• **JOB**: From the entries below, count the lines with "bodies". Write only the count.

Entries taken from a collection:
- - -

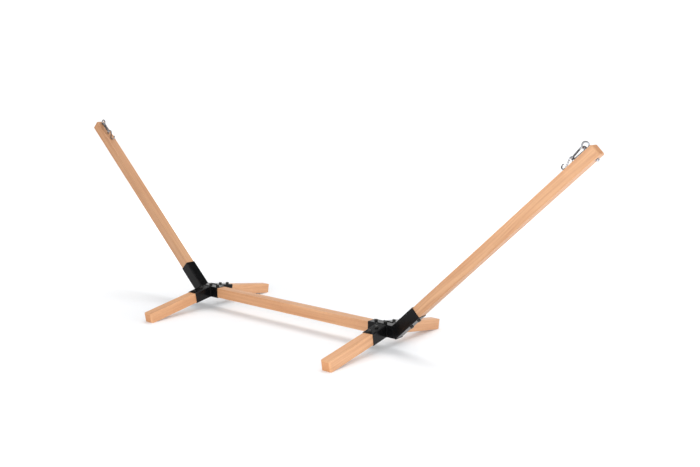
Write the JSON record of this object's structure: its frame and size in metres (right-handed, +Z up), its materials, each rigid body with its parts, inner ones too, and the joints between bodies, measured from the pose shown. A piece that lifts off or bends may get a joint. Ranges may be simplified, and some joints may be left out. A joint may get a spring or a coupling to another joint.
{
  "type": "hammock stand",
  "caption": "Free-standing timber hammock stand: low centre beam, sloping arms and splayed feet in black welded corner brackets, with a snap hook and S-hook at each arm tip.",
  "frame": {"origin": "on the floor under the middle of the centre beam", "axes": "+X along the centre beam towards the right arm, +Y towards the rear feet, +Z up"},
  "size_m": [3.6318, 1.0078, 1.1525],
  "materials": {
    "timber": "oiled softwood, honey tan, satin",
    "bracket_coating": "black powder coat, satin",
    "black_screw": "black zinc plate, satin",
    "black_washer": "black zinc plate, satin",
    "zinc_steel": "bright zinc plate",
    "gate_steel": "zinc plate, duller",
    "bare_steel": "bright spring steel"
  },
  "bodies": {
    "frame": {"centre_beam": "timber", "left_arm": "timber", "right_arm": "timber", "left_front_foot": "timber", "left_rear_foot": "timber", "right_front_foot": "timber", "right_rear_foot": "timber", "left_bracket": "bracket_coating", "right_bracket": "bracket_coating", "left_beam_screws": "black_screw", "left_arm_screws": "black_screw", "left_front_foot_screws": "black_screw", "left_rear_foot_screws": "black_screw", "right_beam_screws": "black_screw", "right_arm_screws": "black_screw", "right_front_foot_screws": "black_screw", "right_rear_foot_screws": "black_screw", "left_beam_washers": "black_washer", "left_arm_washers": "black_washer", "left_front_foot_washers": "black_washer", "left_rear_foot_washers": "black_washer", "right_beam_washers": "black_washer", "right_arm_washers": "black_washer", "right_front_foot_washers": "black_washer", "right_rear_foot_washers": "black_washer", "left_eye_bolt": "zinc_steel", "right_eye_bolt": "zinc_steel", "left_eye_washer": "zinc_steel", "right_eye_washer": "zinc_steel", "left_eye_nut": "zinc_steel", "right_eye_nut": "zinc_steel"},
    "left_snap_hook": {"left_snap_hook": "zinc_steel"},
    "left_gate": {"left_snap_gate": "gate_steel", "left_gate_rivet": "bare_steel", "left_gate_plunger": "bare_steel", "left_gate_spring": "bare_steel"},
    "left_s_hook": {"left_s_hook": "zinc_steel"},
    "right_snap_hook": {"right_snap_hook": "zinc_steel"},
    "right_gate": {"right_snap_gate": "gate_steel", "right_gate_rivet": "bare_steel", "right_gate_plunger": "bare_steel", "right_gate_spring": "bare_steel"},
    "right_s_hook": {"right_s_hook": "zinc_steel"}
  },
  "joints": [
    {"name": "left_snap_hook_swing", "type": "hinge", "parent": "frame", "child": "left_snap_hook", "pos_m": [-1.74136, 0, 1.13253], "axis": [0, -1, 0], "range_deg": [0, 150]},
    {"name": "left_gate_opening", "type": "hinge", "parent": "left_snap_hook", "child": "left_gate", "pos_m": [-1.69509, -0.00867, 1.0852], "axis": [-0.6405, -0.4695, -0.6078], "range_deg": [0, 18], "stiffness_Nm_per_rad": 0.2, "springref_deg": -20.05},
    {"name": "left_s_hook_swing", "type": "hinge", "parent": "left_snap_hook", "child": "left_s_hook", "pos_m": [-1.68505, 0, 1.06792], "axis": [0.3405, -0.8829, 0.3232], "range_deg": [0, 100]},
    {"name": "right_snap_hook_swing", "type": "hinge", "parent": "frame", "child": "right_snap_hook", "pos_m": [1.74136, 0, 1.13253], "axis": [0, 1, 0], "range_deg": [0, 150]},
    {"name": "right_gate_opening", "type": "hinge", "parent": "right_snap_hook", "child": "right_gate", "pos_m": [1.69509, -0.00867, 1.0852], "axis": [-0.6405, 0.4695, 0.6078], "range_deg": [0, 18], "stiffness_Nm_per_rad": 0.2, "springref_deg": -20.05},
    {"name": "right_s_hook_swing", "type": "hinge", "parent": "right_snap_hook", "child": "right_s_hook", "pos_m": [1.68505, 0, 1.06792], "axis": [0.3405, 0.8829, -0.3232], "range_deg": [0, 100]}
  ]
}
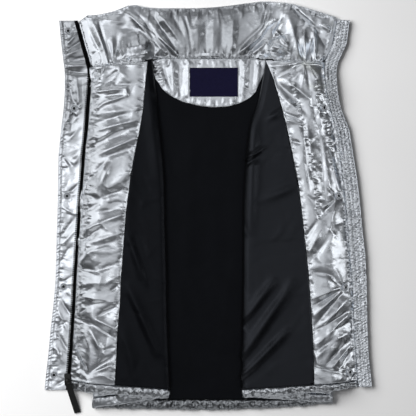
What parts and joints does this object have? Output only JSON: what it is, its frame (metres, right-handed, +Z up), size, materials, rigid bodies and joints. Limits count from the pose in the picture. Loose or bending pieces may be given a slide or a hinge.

- - -

• **RESULT**: 3